Hablan los muertos
La retórica política está trufada de invocaciones a epístolas y testimonios de quienes, con fortuna la mayor parte de las veces, no van a conocer a sus neodefensores.
Citar a un muerto es un argumento de autoridad que difícilmente obtiene reacción ni recompensa. Por eso, la retórica política está trufada de invocaciones a epístolas y testimonios de quienes, con fortuna la mayor parte de las veces, no van a conocer a sus neodefensores. Es una forma de necrofilia dialéctica, donde, con absoluta impunidad se alude, sin aprensión ni rubor, al espíritu y a la letra de quienes ya no están.
Uno de los ejemplos más extendidos de los últimos años es la alusión ilimitada en Cortes Generales a la figura de Adolfo Suárez, que campa como un aparecido en discursos de neoliberales, populistas y nacionalistas, pues todos ellos deben tener extensiones con el más allá.
Pero lejos de evocar expresiones del mismo difunto, con el rigor de una hoja parroquial o de un almanaque con olor a infernillo, en algunos casos se han permitido llegar a actualizar su pensamiento. Impúdicamente se ha llegado a escuchar, a mayor gloria de la nueva sinrazón, frases del tenor: “Si Adolfo Suárez estuviese aquí, afirmaría que …”. Quien formula groseramente esta clase de expresiones, o bien tiene un canal directo con la eternidad o bien, definitivamente, es lo más parecido a un idiota eterno.
Por mi salud mental, únicamente pido que si alguien, con propósito o despropósito, me va a citar después de muerto, lo haga ateniéndose a la literalidad de mi palabra y de su contexto, y que nunca la ponga erróneamente en boca de uno de mis rivales. Y absténgase, desde luego, de revisar y actualizar mi pensamiento como un saldo postmortem, porque prometo estar alerta y no dormiré el sueño de los justos hasta que no repare tamaña felonía.
Pudiera ser que existan mechones del cabello del ex Presidente esparcidos por arcones y relicarios en toda España, si bien lo dudo. La costumbre de cortar un tirabuzón de cabello a un muerto estaba muy extendida en Europa, pero, sobre todo, en Estados Unidos en el siglo XIX, y era utilizado como “memento mori” para establecer un vínculo ultraterreno con el fallecido. Así es el cabello de Allan Poe, tan abundante como el de Rapunzel, y que puede admirarse y conjurarse tanto en el museo del escritor en Richmond como en la colección de la Biblioteca Lilly de la Universidad de Indiana.

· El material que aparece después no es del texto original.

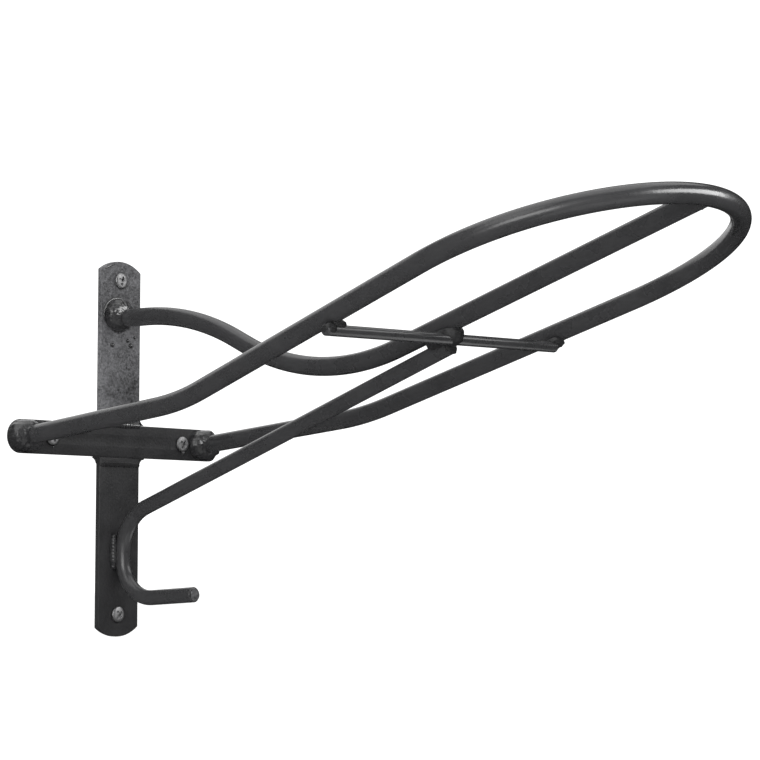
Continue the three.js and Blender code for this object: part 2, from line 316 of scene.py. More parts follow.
def strut_points():
    def strut_z(out):
        return STRUT_Z_AT_WALL + STRUT_RISE * out

    def hook_z(out):
        return HOOK_Z_AT_WALL + HOOK_RISE * out

    return bent_run([
        at(0, STRUT_END_OUT - 1.5, strut_z(STRUT_END_OUT - 1.5)),
        at(0, STRUT_WALL_OUT, strut_z(STRUT_WALL_OUT)),
        at(0, STRUT_WALL_OUT, hook_z(STRUT_WALL_OUT)),
        at(0, HOOK_END_OUT, hook_z(HOOK_END_OUT)),
    ], [STRUT_BEND, HOOK_BEND])


def brace_points():
    slope = math.atan(LEG_RISE)

    def point(x):
        out = BRACE_OUT + BRACE_SKEW * x
        z = leg_plane_z(out - BRACE_BELOW_LEGS * math.sin(slope))
        z -= BRACE_BELOW_LEGS * math.cos(slope)
        return at(x, out, z)

    return [point(BRACE_LEFT_X), point(BRACE_RIGHT_X)]


# ---------------------------------------------------------------- nodes
def add_node(tree, kind, inputs=None, **settings):
    """Adds one node; inputs maps a socket's name or index to a value or another node's output."""
    made = tree.nodes.new(kind)
    for key, value in settings.items():
        setattr(made, key, value)
    for key, value in (inputs or {}).items():
        socket = made.inputs[key]
        if isinstance(value, bpy.types.NodeSocket):
            tree.links.new(value, socket)
        else:
            socket.default_value = value
    return made


def new_material(name):
    material = bpy.data.materials.new(name)
    material.use_nodes = True
    tree = material.node_tree
    tree.nodes.clear()
    return material, tree


def painted_steel(name, paint, *, roughness, peel, peel_height, mottle, grit, coat):
    """Black enamel on steel: a dark dielectric skin with the low waves of orange peel.

    peel is the width of one wave in metres, peel_height how strongly it bends the light, mottle how
    much the paint's tone varies, grit the strength of the finer pimples over rough steel, and coat
    the share of the clear, glossier skin that smooth paint has.
    """
    material, tree = new_material(name)
    place = add_node(tree, "ShaderNodeTexCoord").outputs["Object"]
    clouds = add_node(tree, "ShaderNodeTexNoise", {
        "Vector": place, "Scale": 1 / (9 * peel), "Detail": 3.0, "Roughness": 0.6,
    }).outputs["Fac"]
    waves = add_node(tree, "ShaderNodeTexNoise", {
        "Vector": place, "Scale": 1 / peel, "Detail": 2.0, "Roughness": 0.5,
    }).outputs["Fac"]
    specks = add_node(tree, "ShaderNodeTexNoise", {
        "Vector": place, "Scale": 3 / peel, "Detail": 2.0, "Roughness": 0.6,
    }).outputs["Fac"]
    tone = add_node(tree, "ShaderNodeMath", {0: clouds, 1: specks}, operation="ADD").outputs[0]
    tone = add_node(tree, "ShaderNodeMapRange", {
        "Value": tone, "From Min": 0.7, "From Max": 1.3, "To Min": 0.0, "To Max": 1.0,
    }).outputs[0]
    dark = tuple(c * (1 - mottle) for c in paint) + (1.0,)
    light = tuple(c * (1 + mottle) for c in paint) + (1.0,)
    base = add_node(tree, "ShaderNodeMix", {
        0: tone, 6: dark, 7: light,
    }, data_type="RGBA").outputs[2]
    gloss = add_node(tree, "ShaderNodeMapRange", {
        "Value": clouds, "From Min": 0.3, "From Max": 0.7,
        "To Min": roughness - 0.05, "To Max": roughness + 0.07,
    }).outputs[0]
    skin = add_node(tree, "ShaderNodeBump", {
        "Strength": peel_height, "Distance": peel * 0.25, "Height": waves,
    }).outputs[0]
    skin = add_node(tree, "ShaderNodeBump", {
        "Strength": grit, "Distance": peel * 0.12, "Height": specks, "Normal": skin,
    }).outputs[0]
    shader = add_node(tree, "ShaderNodeBsdfPrincipled", {
        "Base Color": base, "Roughness": gloss, "IOR": 1.52, "Normal": skin,
        "Coat Weight": coat, "Coat Roughness": 0.12,
    })
    add_node(tree, "ShaderNodeOutputMaterial", {"Surface": shader.outputs[0]})
    return material


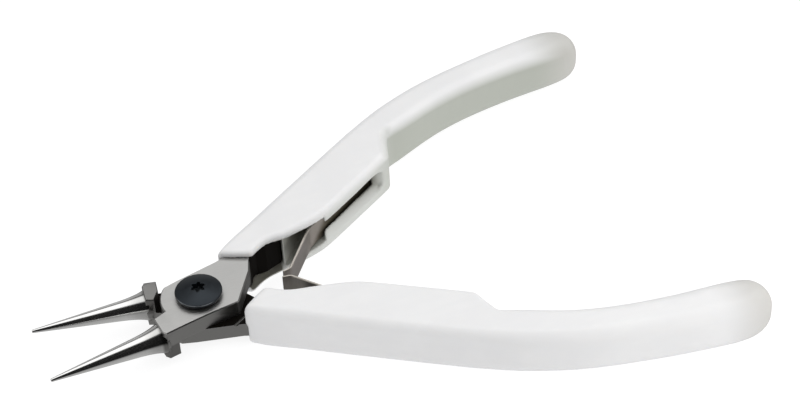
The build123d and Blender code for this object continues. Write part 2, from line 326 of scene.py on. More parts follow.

Pero también en muchas colecciones públicas y privadas más, que no en vano se ha llegado a subastar la docena de vello capilar a más de 90.000 dólares. Habida cuenta de la profusión de tesoros capilares del escritor que hay de Este a Oeste en Estados Unidos, dudo que, al momento de espichar, coronase ningún cabello la cabeza del muerto. Y no por obra de apaches o comanches como ordenaría la tradición del Far West, sino por dación generosa del fallecido.
Pero no es demérito del muerto fallecer lampiño, pues tiene una virtud eugenésica la muerte y es que transforma radicalmente la concepción que se tenía en vida del muerto. Quien calvo era, acaba siendo recordado como peludo y greñudo. Quien feo, guapo sin parangón. Quien pequeño, alto como un jugador de baloncesto. Quien iletrado, erudito sin compasión. Quien violento y desaseado, fiel amante y entregado. Del timo al mito, “in corpore sepulto”. Me conmovería conocer anticipadamente la “laudatio” en la homilía de mi funeral, porque quizá no me reconociese, pero, al menos, moriría engañado de mí mismo.
Les voy a hacer una proposición decorosa. Abramos un chat y súmenme a la ringlera de escribientes. Y, cuando me muera, prometo seguir escribiendo. La tele-necro-tertulia, como en la serie de televisión “Black mirror“. Ahora mismo abriré un grupo de WhatsApp con Suárez, Gutiérrez Mellado, Carrillo y La Pasionaria. Veo que están en línea. Para mi sorpresa, quiero sumar a portavoces políticos del Congreso y del Senado a esta conversación y no puedo porque no están activos. O definitivamente estoy yo muerto o están muertos en Cortes y no lo saben. Mi sexto sentido.